Oh, did I tell you that remarriage is often also subject to being ‘sin’.  Frankly, if you are doomed as you are divorced and alone without their coverage of the ‘body of Christ’ and if you are doomed for being “re”-married and not alone but protected at least by a godly husband, well, I think it’s better to be remarried.

Oh yes, it just struck me – if they were indeed the Body of Christ, wouldn’t they be suffering as one part suffers and being joyful as one rejoices? Of course, personally given my walk with God throughout all these years, and that moreover living by faith wholly dependent on Him for everything – for love, for finances, for protection, for belonging etc etc – I have learnt a number of things.  Most importantly I have learnt that I am PRECIOUS to Him as He created me in His image and for His purpose… I am the daughter of the King of Kings so that makes me a royal princess, to be cherished… I have learnt that He met me where I am and that whether it was my fault or not, there is no ‘sin’ that is unforgivable other than the one of blasphemy of the name of the Holy Spirit.  There is no more condemnation in Christ either!  Having said that too, I know that SIN isn’t how the religious leaders define it, as right or wrong, but rather not doing what God has called us to do , disobedience to His rhema and logos word in its ENTIRE context not in isolation, is what SIN is all about.

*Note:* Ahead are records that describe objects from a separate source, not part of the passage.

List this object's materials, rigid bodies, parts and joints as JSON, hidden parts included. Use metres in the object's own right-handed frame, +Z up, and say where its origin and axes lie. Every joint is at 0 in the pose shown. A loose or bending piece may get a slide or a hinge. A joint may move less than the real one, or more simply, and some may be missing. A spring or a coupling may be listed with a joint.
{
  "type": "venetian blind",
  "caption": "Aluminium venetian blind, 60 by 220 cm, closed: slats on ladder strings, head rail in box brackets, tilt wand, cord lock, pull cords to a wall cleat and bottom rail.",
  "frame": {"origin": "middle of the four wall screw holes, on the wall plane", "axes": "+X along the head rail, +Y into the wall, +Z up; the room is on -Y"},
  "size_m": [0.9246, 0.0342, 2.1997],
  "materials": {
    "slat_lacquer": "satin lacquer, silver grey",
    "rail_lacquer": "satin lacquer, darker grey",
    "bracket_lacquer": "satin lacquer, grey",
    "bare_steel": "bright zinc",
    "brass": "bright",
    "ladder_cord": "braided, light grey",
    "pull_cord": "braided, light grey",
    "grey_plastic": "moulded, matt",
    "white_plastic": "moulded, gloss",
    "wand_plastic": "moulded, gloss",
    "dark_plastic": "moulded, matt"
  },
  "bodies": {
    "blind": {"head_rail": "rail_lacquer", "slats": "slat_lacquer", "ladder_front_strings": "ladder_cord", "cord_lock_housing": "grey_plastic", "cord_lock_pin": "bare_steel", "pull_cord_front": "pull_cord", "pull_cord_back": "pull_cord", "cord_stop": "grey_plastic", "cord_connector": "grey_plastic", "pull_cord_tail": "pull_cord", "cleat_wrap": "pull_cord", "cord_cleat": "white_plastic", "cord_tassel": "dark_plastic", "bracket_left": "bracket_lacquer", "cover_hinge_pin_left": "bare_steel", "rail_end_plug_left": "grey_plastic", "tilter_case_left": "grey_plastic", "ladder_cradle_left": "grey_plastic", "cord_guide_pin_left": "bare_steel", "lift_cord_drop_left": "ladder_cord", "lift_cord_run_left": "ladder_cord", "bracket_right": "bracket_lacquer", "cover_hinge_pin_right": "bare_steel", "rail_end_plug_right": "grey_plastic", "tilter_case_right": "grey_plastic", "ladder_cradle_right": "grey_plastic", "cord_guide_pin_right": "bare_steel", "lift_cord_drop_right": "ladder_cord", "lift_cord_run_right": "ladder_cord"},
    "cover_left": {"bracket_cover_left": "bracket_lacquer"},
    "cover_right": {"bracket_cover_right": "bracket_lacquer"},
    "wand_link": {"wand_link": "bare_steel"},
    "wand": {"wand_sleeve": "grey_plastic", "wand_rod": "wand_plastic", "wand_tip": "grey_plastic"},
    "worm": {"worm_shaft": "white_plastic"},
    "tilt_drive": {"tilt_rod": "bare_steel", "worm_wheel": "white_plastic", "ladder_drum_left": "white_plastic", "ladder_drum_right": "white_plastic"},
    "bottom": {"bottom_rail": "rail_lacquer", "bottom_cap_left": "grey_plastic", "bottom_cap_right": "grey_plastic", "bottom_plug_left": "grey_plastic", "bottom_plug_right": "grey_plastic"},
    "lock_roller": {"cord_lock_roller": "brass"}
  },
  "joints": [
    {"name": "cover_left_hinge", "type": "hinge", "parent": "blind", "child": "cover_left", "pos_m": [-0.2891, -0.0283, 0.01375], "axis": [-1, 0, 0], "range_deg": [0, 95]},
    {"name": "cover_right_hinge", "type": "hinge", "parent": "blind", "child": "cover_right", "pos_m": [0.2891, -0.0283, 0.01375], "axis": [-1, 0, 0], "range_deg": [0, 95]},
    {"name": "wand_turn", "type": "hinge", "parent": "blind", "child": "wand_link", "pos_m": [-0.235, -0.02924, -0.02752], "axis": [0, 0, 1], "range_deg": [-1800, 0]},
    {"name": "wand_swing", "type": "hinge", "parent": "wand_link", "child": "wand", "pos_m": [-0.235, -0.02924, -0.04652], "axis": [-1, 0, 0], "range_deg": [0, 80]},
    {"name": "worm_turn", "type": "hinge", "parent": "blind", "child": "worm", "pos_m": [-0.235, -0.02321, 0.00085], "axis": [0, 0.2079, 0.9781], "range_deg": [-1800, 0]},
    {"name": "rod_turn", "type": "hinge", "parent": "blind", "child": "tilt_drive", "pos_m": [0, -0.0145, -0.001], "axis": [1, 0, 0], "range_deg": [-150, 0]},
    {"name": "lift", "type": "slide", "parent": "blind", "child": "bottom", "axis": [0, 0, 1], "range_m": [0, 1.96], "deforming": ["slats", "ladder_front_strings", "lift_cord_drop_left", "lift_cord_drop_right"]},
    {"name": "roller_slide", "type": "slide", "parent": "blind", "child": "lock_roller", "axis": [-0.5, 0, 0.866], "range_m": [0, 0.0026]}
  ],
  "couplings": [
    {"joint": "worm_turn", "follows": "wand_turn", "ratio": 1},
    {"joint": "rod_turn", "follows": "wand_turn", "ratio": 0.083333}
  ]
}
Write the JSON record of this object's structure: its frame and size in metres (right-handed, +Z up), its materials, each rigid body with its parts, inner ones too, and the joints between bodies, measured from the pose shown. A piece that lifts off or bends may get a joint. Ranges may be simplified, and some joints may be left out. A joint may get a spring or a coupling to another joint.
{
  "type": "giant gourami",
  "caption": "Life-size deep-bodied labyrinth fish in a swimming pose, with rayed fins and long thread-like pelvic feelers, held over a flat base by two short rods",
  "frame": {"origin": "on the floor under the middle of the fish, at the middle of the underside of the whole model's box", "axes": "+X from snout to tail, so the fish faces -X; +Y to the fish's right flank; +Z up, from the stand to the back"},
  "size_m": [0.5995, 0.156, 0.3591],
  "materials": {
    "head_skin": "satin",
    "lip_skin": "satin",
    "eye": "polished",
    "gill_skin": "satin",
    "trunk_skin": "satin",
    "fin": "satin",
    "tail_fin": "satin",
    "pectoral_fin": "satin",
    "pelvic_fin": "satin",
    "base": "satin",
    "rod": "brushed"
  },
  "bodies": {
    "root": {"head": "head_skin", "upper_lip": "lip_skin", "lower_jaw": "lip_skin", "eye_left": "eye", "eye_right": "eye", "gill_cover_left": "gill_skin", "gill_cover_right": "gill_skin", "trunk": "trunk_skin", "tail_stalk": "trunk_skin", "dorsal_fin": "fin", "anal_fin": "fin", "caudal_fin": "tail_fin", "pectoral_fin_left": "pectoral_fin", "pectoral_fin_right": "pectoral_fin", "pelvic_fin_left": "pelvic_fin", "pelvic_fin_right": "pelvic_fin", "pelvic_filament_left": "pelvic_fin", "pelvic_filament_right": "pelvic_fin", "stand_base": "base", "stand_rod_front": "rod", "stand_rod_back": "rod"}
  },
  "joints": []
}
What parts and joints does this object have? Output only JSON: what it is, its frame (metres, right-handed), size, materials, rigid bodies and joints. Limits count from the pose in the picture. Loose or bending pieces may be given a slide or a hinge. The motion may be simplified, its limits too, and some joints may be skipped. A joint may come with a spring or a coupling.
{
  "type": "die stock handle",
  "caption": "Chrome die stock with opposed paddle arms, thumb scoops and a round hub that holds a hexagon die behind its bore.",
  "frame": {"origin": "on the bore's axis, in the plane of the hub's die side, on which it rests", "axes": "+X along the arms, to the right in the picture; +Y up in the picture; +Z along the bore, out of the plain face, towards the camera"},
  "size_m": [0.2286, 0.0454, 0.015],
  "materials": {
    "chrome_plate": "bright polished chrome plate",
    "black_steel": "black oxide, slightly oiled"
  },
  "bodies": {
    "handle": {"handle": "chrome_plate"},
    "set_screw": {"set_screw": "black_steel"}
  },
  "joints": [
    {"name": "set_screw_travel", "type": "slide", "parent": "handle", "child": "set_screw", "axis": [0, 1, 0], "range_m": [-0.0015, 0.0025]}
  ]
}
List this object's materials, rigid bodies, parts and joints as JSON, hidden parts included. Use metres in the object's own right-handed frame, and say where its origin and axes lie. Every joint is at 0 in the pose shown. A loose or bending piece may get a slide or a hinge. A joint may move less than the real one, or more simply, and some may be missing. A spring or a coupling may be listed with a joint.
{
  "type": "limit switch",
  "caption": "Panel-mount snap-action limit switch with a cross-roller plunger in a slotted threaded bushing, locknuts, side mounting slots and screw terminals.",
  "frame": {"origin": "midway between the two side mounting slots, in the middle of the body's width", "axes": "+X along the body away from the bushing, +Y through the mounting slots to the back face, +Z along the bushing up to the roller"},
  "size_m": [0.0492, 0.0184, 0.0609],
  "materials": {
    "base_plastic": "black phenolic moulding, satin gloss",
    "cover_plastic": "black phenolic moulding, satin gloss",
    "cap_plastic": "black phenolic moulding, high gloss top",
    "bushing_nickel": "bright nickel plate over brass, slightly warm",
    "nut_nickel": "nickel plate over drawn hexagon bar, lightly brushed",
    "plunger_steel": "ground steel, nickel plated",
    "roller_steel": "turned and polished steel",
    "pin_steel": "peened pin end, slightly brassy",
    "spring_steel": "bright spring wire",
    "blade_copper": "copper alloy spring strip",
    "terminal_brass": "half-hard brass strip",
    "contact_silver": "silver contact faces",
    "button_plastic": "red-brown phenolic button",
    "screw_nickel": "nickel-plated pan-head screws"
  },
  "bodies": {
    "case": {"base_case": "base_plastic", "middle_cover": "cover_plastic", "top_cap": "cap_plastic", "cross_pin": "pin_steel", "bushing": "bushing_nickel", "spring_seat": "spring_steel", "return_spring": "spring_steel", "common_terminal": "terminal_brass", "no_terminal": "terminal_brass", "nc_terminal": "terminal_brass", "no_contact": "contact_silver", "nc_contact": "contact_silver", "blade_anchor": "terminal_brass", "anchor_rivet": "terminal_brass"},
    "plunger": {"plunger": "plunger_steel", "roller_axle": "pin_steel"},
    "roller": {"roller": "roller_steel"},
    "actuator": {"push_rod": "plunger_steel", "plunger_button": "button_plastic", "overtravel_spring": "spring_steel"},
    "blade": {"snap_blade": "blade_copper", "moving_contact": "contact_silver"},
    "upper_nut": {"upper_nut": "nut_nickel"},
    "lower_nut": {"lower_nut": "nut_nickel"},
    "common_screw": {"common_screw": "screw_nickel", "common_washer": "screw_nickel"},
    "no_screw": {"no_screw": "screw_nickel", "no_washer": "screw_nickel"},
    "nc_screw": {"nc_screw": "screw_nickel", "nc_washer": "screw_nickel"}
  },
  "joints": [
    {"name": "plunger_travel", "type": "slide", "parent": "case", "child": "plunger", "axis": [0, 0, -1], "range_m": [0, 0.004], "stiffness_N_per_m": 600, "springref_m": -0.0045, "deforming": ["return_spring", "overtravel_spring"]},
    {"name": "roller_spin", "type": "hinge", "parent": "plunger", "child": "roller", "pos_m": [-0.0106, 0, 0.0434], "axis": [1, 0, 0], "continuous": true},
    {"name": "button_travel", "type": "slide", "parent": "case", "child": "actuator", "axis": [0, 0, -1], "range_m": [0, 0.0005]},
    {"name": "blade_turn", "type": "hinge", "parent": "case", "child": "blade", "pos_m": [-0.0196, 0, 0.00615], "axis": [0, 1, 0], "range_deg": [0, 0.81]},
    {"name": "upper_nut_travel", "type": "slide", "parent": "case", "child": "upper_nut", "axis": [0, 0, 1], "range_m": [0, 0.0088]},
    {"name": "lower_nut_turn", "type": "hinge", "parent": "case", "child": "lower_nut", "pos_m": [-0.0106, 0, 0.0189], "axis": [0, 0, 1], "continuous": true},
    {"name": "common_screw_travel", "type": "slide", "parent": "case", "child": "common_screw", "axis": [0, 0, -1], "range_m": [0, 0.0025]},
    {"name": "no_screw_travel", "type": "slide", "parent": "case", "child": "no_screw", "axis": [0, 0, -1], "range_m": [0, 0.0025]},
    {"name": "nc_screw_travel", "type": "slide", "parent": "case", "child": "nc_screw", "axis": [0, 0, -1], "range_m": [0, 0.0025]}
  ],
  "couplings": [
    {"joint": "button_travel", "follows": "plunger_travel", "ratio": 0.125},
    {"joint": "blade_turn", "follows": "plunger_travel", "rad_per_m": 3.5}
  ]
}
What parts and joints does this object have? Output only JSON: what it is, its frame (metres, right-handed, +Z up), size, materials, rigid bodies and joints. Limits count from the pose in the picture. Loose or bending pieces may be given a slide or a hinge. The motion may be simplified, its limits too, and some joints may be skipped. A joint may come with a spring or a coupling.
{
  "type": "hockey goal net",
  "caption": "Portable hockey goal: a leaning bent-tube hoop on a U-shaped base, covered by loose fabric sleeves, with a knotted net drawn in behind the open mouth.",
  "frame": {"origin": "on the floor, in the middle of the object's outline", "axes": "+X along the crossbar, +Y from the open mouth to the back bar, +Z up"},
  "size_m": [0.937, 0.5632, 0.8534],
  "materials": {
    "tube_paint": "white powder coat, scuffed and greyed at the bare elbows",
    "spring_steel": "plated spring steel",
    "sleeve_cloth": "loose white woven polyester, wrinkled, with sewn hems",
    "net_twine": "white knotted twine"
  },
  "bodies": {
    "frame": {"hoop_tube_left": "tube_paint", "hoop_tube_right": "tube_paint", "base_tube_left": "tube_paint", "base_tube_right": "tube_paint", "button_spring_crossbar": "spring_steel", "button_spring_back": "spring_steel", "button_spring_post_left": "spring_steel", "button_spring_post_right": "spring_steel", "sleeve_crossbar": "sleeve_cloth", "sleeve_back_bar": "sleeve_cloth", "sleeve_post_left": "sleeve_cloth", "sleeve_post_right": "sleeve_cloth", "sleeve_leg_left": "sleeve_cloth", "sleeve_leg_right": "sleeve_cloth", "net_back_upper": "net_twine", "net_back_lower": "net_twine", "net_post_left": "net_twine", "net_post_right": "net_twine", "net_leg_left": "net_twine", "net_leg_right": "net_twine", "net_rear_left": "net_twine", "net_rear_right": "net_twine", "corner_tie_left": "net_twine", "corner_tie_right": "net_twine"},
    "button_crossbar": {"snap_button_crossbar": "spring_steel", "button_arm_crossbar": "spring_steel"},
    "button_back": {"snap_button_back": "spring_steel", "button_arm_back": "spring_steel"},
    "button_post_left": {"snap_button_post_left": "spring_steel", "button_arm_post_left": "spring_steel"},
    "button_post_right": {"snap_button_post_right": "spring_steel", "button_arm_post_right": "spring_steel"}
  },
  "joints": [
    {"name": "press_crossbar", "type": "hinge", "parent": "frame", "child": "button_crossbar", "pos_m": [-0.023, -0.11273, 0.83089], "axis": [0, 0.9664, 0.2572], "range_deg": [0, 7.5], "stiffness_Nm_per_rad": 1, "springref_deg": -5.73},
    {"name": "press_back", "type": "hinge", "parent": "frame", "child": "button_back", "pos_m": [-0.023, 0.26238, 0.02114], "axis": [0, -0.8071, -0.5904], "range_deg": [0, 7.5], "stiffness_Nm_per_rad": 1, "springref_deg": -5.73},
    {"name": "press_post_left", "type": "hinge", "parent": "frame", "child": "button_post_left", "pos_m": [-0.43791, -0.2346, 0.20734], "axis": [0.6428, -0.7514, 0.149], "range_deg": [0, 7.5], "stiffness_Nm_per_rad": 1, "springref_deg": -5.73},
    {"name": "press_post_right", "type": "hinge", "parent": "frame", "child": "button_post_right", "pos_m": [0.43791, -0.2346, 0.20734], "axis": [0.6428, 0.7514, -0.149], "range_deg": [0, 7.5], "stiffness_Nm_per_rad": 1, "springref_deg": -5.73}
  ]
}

I better stop here now (and I chuckle) as else I will be going on and on and on.. I just felt that God wanted to encourage those of you who are trapped in abusive marriages, that no, that is NOT the type of life God has for you or for your children… I also felt that God wanted to encourage those of you who are separated or divorced or annulled from such marriages and are feeling the sting of the very people who should be godly and embracing you and looking out for you.

I have completed a book with Christian principles on the mechanisms of Power and Control as well as another book of my life testimony in further detail – do keep this in prayer for every aspect of them to be released in a speedy manner – for every obstacle removed so that the various resources especially finances will be released.